Venture Development Program to Support First Nation Interests

February 25, 2016

Reading Time: 1.5 Minutes

KITIMAT – Enhancing the skills of Aboriginal people to co-ordinate venture development in their traditional territories leading to job creation and greater prosperity. That’s the primary focus of a new skills training course designed for First Nations along B.C.’s coastal northwest.

As First Nations grow their local economies through business partnerships – including those with liquefied natural gas (LNG) companies – individuals such as elected councilors, economic development and joint venture leads, entrepreneurs, and administration staff may need additional skills to successfully negotiate and manage contracts to protect the interests of their communities. This venture development training course is designed to address that need.

“B.C.’s future prosperity is linked to the successful development of major natural resource projects such as the LNG industry,” says John Rustad, Minister of Aboriginal Relations and Reconciliation. “Ensuring First Nations are partners in that development and their communities share in that prosperity is vital. Venture development courses like this move us closer to that goal and will benefit all British Columbians.”

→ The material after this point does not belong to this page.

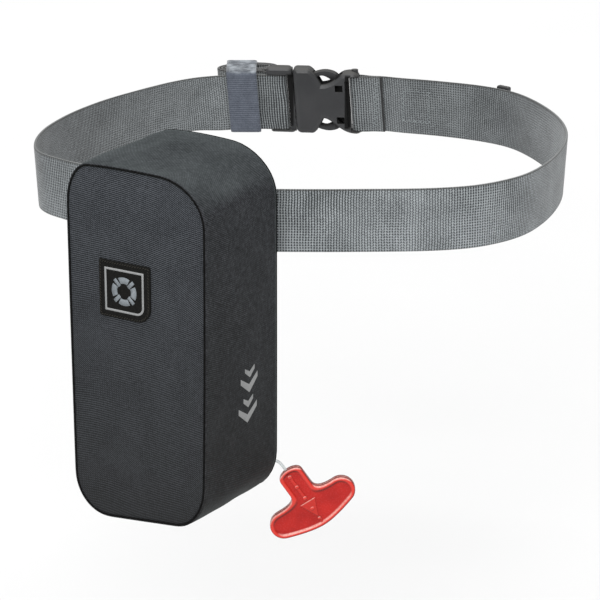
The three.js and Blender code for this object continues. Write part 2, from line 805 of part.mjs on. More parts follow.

Through the course, 25 Aboriginal participants from the Haisla and other First Nations in northwestern British Columbia can receive instruction in the skills needed to negotiate and successfully manage venture development in a First Nations setting. The course content has been designed by the Council for the Advancement of Native Development Officers, a non-profit society that is Aboriginal controlled, community based, and membership driven.

“The long-term careers that can be the result of skills training is what will ultimately make the biggest, and longest-term, benefit for our people,” says Ellis Ross, Chief Councillor of the Haisla Nation. “The Haisla will be independent when our individual members are independent, and nothing is more important to this than a steady pay cheque.”

The course will be delivered in Kitimat by the Nicola Valley Institute of Technology (NVIT). Funding support of $80,000 for the six-day course is being provided through B.C.’s Aboriginal Skills Training Development Fund.

Offering community-driven skills training is one part of the Province’s efforts to include First Nations communities and Aboriginal people in new LNG sector opportunities. B.C. is also working with First Nations communities on environmental stewardship priorities and financial benefits agreements.

Quick Facts:

  • To date, 62 agreements with 29 First Nations have been reached for proposed natural gas pipeline projects in British Columbia.
  • Introduced in 2015, the Aboriginal Skills Training Development Fund will provide up to $10 million annually over a three-year period for Aboriginal skills training – primarily in northern B.C.
  • More than 40,000 Aboriginal British Columbians live in northern communities and almost half of all Aboriginal people in B.C. are under 25 years old.
  • A key target of the B.C.’s Skills for Jobs Blueprint is to increase Aboriginal workforce participation by 15,000 new Aboriginal workers by 2024.